Como no hay manera de que se acuerde un criterio para conocer el verdadero alcance de una huelga, muchos ciudadanos de a pie han terminado por establecer una escala propia que les sirva de referencia: por ejemplo, si la administración o la patronal comunican que el seguimiento es superior al 30%, algunos consideramos que la convocatoria ha triunfado; si los sindicatos reconocen una cifra por debajo del 60%, intuimos un pinchazo. Algo parecido sucede con los procesos internos de los partidos políticos: si dan a conocer la participación en números absolutos, están como para exhibirlos; si lo hacen en porcentajes, sospechamos que su gente ha pasado bastante del tema.

En realidad, resulta esta una cuestión recurrente. La semana pasada conocimos el índice de inflación de marzo, pero entre interanuales, acumuladas, subyacentes y variaciones mensuales, unos y otros nos hicieron a todos un lío. Algo parecido sucedió con las elecciones sindicales de la enseñanza pública de la Comunidad Autónoma Vasca, ya que, ante números objetivos irrefutables, asistimos a alguna extraña celebración explicada de manera obligadamente embrollada. Las encuestas electorales, las cifras del desempleo y un sinfín de estadísticas conforman este curioso proceder en nuestro día a día.
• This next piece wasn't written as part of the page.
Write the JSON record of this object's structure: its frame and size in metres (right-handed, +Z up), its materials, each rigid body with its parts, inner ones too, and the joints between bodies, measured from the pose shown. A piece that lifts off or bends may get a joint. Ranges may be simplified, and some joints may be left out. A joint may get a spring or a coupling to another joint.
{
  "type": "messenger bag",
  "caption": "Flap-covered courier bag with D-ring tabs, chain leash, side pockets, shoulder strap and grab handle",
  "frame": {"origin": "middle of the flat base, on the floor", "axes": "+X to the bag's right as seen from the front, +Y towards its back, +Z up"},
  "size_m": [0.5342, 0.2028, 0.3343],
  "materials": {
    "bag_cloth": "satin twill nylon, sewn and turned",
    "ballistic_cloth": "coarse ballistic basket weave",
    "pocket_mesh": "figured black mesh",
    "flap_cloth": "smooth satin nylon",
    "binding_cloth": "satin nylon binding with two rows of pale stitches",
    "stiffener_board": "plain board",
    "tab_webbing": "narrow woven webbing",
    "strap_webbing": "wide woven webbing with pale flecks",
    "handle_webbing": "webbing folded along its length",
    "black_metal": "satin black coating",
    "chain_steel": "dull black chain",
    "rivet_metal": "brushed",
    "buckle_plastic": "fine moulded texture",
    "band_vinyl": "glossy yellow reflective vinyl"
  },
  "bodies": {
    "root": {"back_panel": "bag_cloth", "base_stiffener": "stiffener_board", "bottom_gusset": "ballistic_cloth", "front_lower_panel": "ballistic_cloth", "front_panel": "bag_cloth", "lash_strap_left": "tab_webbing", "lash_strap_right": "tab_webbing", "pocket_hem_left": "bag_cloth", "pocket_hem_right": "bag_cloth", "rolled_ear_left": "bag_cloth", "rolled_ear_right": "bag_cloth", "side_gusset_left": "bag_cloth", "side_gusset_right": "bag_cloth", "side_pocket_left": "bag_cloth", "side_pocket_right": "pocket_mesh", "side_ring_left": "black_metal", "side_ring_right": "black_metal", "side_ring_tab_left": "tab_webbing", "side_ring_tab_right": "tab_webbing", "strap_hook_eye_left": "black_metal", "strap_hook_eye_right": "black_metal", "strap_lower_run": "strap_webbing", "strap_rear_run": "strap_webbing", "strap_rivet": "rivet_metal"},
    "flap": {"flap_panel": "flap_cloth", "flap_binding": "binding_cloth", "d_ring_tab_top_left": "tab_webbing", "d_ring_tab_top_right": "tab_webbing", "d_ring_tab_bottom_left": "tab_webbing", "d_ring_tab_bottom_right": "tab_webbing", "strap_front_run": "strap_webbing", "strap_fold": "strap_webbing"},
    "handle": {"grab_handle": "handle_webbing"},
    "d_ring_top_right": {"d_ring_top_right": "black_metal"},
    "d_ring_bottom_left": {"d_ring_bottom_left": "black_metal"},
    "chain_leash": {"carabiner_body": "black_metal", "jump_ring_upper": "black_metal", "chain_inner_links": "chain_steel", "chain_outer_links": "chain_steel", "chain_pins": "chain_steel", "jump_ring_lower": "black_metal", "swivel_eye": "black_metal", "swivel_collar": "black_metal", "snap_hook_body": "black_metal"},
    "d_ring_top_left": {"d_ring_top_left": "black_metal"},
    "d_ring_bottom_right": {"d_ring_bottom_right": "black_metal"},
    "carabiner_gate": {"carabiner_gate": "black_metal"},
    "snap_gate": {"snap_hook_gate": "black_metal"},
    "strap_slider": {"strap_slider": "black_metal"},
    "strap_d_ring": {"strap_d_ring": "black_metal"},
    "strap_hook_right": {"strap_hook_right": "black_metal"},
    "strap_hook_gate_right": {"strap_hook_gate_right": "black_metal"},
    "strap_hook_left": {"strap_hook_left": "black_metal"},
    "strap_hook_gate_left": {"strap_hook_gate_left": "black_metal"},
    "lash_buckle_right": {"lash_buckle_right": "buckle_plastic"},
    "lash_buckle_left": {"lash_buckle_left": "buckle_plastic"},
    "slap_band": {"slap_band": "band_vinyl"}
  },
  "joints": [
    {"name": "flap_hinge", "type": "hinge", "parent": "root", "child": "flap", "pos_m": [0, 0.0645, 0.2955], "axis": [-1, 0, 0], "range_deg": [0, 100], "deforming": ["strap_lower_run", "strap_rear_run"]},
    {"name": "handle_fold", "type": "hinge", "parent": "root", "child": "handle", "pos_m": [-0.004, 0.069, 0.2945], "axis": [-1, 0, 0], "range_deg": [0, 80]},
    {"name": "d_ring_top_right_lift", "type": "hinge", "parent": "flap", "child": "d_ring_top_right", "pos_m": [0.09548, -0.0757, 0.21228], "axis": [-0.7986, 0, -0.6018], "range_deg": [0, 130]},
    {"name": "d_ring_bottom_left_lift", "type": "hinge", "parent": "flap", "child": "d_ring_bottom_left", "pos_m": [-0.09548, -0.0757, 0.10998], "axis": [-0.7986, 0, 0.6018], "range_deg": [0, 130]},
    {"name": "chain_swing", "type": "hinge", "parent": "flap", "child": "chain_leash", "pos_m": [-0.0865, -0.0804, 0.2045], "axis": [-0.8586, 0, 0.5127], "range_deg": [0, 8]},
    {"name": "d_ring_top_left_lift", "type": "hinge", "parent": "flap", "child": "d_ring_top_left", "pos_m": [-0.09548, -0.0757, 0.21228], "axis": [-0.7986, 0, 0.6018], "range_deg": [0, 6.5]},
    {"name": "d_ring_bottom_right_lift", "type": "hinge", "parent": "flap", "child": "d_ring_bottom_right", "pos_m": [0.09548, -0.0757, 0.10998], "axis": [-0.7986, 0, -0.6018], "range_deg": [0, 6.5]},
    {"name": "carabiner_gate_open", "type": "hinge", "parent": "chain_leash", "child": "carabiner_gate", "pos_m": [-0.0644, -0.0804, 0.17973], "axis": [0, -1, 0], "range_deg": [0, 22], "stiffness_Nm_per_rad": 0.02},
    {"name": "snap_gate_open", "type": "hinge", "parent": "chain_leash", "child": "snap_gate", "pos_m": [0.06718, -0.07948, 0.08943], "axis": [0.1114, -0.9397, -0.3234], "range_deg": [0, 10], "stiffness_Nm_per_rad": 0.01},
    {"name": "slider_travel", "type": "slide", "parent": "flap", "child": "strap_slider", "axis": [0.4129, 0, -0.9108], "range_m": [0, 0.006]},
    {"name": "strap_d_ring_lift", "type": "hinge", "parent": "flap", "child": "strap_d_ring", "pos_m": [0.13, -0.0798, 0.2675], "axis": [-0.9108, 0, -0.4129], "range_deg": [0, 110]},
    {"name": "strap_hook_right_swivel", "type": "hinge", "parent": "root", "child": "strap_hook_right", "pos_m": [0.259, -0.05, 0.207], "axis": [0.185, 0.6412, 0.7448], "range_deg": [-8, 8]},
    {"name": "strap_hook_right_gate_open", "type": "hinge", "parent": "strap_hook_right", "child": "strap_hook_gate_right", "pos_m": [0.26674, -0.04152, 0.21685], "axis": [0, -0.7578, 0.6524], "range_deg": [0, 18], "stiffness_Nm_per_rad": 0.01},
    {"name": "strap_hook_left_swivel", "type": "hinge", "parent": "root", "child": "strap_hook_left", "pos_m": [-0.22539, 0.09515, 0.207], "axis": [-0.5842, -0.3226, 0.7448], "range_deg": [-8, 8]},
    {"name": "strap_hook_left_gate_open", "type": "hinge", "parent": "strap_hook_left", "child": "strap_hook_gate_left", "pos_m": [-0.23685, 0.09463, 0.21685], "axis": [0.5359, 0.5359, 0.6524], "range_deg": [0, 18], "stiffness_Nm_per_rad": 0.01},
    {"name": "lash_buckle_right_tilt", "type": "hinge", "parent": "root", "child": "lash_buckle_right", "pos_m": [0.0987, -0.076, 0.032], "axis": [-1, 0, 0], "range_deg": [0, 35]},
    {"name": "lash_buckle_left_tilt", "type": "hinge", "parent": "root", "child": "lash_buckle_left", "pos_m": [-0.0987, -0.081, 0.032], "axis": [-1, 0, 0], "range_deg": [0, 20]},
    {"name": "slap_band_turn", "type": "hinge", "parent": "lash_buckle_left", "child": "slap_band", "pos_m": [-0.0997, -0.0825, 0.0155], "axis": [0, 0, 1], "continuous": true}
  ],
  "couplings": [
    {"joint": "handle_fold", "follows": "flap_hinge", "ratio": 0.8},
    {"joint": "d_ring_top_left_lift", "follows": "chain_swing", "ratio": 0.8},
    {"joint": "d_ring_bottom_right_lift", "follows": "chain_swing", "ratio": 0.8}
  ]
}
Dicen que la verdad está en los números, pero en realidad se sabe más sobre ellos observando la manera de presentarlos. Un comunicado farragoso, una euforia impostada, unas declaraciones surrealistas o unas caras de circunstancias ofrecen mejor información acerca de una cuestión concreta que cien gráficos pomposamente exhibidos. Por ello, hay veces en las que nos sale de dentro exigir que no se nos tome por imbéciles, pero la cruda realidad es que en gran medida lo somos: la inmensa mayoría de nosotros tendemos a creernos las sumas, restas y demás operaciones que nos venden los más cercanos a nuestro pensamiento. Preferimos creerlas.